* Given information:
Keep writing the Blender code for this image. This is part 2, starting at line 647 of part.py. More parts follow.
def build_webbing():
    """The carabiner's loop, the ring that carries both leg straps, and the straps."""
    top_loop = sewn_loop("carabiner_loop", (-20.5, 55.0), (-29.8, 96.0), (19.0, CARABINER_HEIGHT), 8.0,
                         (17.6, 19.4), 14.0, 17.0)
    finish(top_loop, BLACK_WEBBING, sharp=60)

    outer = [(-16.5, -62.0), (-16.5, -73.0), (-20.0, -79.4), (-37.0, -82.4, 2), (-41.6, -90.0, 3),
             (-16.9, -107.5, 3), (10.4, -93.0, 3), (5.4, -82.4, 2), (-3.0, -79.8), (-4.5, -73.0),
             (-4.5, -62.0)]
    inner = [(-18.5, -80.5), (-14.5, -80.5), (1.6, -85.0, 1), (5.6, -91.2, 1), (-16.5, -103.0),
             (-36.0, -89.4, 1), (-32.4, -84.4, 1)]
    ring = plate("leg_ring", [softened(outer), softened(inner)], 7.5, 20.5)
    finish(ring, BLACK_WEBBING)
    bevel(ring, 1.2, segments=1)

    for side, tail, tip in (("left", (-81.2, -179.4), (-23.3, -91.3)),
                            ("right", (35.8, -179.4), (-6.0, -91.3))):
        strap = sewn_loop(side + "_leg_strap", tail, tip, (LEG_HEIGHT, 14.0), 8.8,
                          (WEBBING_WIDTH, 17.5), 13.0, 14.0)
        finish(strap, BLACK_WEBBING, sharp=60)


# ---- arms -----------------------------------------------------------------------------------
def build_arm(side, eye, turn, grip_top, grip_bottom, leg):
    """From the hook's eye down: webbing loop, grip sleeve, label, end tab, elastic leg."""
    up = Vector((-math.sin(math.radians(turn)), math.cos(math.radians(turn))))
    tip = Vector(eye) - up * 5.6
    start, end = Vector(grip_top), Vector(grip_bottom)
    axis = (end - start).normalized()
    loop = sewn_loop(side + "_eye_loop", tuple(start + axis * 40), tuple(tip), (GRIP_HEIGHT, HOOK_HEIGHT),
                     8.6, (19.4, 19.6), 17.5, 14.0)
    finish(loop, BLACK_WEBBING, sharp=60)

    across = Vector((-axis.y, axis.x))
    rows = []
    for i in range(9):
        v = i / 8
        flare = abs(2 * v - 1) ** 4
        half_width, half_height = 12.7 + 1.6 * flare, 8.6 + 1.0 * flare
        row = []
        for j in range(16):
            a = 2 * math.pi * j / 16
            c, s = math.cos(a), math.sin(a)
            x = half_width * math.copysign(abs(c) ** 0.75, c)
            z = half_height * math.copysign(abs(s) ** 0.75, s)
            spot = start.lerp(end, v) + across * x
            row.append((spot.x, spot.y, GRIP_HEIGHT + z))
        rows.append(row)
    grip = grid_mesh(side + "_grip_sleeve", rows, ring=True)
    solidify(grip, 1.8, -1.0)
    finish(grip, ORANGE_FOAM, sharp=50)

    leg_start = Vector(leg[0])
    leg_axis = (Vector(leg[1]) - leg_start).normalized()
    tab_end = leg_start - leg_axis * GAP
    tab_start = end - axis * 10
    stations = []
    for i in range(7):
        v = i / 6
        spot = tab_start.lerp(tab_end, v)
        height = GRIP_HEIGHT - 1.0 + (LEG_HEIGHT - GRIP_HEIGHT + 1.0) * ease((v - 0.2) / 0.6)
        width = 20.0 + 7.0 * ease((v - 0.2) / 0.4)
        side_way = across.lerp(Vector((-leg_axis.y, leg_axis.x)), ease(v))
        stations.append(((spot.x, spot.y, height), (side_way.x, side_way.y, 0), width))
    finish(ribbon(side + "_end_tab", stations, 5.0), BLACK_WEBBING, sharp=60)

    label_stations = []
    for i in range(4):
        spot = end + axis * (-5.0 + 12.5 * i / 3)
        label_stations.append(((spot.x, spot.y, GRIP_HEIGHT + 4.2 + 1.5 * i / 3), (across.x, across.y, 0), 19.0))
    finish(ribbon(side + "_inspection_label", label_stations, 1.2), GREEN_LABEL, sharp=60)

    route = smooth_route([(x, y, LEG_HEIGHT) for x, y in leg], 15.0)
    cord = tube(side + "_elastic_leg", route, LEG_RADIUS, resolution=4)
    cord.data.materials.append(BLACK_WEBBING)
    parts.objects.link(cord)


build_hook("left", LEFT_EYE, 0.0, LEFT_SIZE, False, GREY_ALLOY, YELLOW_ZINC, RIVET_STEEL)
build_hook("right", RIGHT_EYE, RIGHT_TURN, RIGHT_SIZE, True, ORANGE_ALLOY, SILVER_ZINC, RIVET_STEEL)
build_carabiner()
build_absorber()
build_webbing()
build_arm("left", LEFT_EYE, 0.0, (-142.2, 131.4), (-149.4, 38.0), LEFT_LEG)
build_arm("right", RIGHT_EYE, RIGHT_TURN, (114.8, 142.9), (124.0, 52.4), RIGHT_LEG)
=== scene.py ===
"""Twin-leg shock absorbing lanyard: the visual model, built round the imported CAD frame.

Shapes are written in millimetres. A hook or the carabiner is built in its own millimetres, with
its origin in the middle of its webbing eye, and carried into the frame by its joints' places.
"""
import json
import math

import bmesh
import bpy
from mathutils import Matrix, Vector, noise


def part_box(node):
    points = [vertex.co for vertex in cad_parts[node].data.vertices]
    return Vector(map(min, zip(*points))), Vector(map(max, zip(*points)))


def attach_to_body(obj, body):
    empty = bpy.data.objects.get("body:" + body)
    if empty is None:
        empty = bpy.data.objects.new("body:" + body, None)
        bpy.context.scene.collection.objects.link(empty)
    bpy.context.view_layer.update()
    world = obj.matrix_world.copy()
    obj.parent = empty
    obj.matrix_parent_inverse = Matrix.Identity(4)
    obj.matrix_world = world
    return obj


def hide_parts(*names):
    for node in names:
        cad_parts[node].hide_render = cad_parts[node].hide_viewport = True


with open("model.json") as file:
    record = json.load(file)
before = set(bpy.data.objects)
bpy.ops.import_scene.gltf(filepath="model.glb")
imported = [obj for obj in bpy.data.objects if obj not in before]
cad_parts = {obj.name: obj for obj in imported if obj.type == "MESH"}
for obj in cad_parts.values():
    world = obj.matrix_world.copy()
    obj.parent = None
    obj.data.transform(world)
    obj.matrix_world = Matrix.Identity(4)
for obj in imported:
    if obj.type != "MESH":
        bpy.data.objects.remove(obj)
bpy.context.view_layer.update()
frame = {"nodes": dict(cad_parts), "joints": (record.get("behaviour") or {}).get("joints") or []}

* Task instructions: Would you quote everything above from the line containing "route = smooth_route([(x, y, LEG_HEIGHT)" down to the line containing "if empty is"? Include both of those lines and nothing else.

* Result:
    route = smooth_route([(x, y, LEG_HEIGHT) for x, y in leg], 15.0)
    cord = tube(side + "_elastic_leg", route, LEG_RADIUS, resolution=4)
    cord.data.materials.append(BLACK_WEBBING)
    parts.objects.link(cord)


build_hook("left", LEFT_EYE, 0.0, LEFT_SIZE, False, GREY_ALLOY, YELLOW_ZINC, RIVET_STEEL)
build_hook("right", RIGHT_EYE, RIGHT_TURN, RIGHT_SIZE, True, ORANGE_ALLOY, SILVER_ZINC, RIVET_STEEL)
build_carabiner()
build_absorber()
build_webbing()
build_arm("left", LEFT_EYE, 0.0, (-142.2, 131.4), (-149.4, 38.0), LEFT_LEG)
build_arm("right", RIGHT_EYE, RIGHT_TURN, (114.8, 142.9), (124.0, 52.4), RIGHT_LEG)
=== scene.py ===
"""Twin-leg shock absorbing lanyard: the visual model, built round the imported CAD frame.

Shapes are written in millimetres. A hook or the carabiner is built in its own millimetres, with
its origin in the middle of its webbing eye, and carried into the frame by its joints' places.
"""
import json
import math

import bmesh
import bpy
from mathutils import Matrix, Vector, noise


def part_box(node):
    points = [vertex.co for vertex in cad_parts[node].data.vertices]
    return Vector(map(min, zip(*points))), Vector(map(max, zip(*points)))


def attach_to_body(obj, body):
    empty = bpy.data.objects.get("body:" + body)
    if empty is None:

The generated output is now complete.